STEP 2: Wire Your Circuit
This step is sometimes combined with Step 3 (install the lighting) depending on how you want your lights installed in your structure. Basically what you are doing in this step is putting your wire, LED's, resistors together into a circuit (following the above diagram for example) with your soldering iron and solder.
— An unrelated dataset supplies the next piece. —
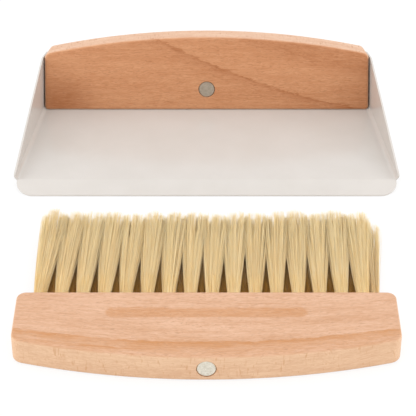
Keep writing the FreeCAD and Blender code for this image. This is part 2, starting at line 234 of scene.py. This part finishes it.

STEP 3: Install Your Circuit
How you do this is something you should have planned way back in Step 1. Often, I am installing the LED's in the floors so that the bulb is sticking out of the ceiling in the floor below. I then solder the LED's on the building floor. This is tricky as its easy for the hot soldering iron to melt plastic, and you want to make sure you keep the conducting parts of your circuit (exposed wire, LED leads, etc...) from coming into contact with other parts. This will be bad and will cause a short circuit which may ruin all the LED's you've installed (or worse!).
The below photos show the progress of creating a cicuit in this way:
Kapton tape and I've found this to be useful for insulating the conductive parts of the circuits on buildings. Much better than black electrical tape which has a tendency to lose its adhesiveness.
Once you've reached this point, your building should be just about ready to plant on your growing mini-metropolis! Because of the LED's relatively low heat output, you can do some interesting things with them, such as adding them to signs that are made of translucent material. You do need to exercise care, and I highly recommend you read some of the links in this post to get you started if you have questions. Anyway, I've been asked before how I light my buildings, and between this post and "Part One" you now know all my secrets. Good luck!